Mo Bamba provided an update on his condition following his early exit from the NBA bubble to undergo a post-coronavirus evaluation.
“I think if the doctors are concerned about anything they would have told me, but I’ve heard nothing but good news since I left the bubble,” Bamba told Roy Parry of the Orlando Sentinel.
Parry reported Wednesday that Bamba has been cleared to work out, including running and shooting, although the timeframe on contact remains a mystery under NBA safety protocols.
Bamba had the coronavirus in June and it had a lasting impact in the months that followed, as he was unable to fully get himself into game shape.
Bamba played sparingly in the Magic’s first two bubble games, playing a combined 10 minutes. He didn’t play in the final six games and then left the bubble shortly before the Magic’s first-round series against the Bucks for the evaluation.

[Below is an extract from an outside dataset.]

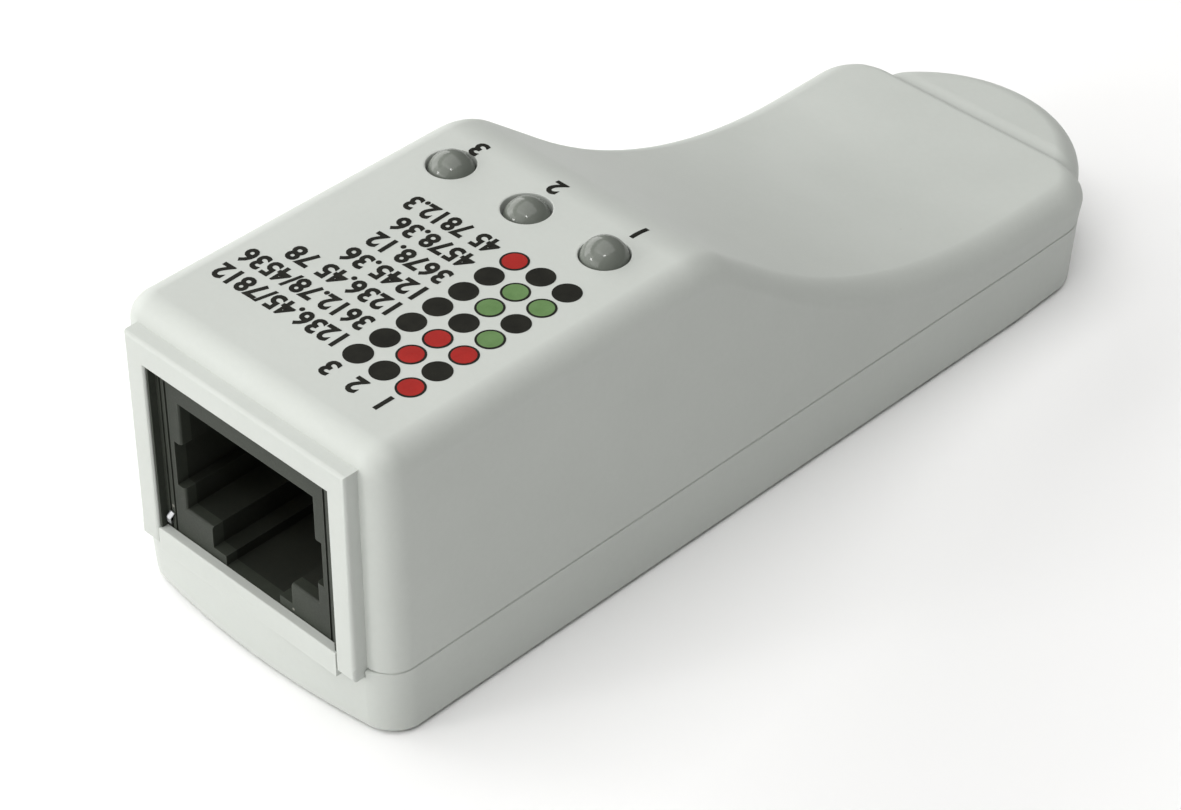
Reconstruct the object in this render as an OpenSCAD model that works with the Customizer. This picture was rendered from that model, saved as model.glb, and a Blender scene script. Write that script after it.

“Getting all those tests done was probably the most important thing that I’ve done all year, besides vote,” Bamba told Parry. “It was really important. It’s a matter of just making sure that I’m taking care of my body and making sure I’m ruling out anything that could be harmful.”
Jeff Weltman, the Magic’s president of basketball operations, told reporters Monday that Bamba had some complications arise from COVID but had been cleared of any long-term health issues.
“The doctors have ruled out everything serious, but it will take some time to clear his system and that will probably be measured in months not weeks,” Weltman said. “So that’s really something that’s not going to be a long-term issue. He’s going to have complete recovery, but we’ll just have to monitor his workload as we get through that.”
In 60 games prior to the NBA stoppage on March 11, Bamba averaged 5.5 points 5.0 rebounds and 1.4 blocks in 14.5 minutes per game (per 36 = 13.6 points, 12.4 rebounds, 3.5 blocks).
Bamba said he put on upwards of 20 pounds during the NBA stoppage but he never got much of an opportunity to play at his new weight.
“Let me be just clear with Mo,” Weltman said. “Mo had really done a good job managing the hiatus. He had added weight, he had stayed in good condition, he entered our facility with a really good kind of baseline fitness level, and obviously our guys all had a time there to build on that for three or four weeks before we entered the bubble, and that was the plan with Mo...And then he contracted COVID. So, Mo, I think even in the bubble showed some flashes in some of the minutes he was able to play. But he was never quite able to turn the corner on his conditioning. So we obviously had him evaluated and we’re glad that we did because we were able to rule out anything long-term. But that being said, he did have some conditions that were brought about by contracting COVID.”
It was the second straight season that Bamba’s year ended early, with his rookie season being cut short due to a stress fracture in his leg.
“It is a setback,” Weltman said. “Unfortunately for Mo, summers, offseason times, they’re just worth their weight in gold for young guys. You just can’t get anything more valuable to young players than offseason time and Mo just hasn’t had that. He didn’t have it last year, he’s now going to have to wait to start ramping up this time. I don’t know if it’s a concern, it just is what it is. Mo’s been dealt really a bad hand so far, you know, but the great thing about Mo is he keeps coming back, he keeps fighting, he keeps working through and he’s got a great attitude and approach.
“He’ll just have to forge ahead. He’s got great ability. He’s still just beginning his career. He’s in the infancy stages of his career. His body is filling out and he’s already shown flashes when he’s been given the chance of becoming a good player. So that’s just what he’ll have to deal with, and we’ll go through that with him. And we have every confidence that he’ll come out the other end being a very good player for a long time.”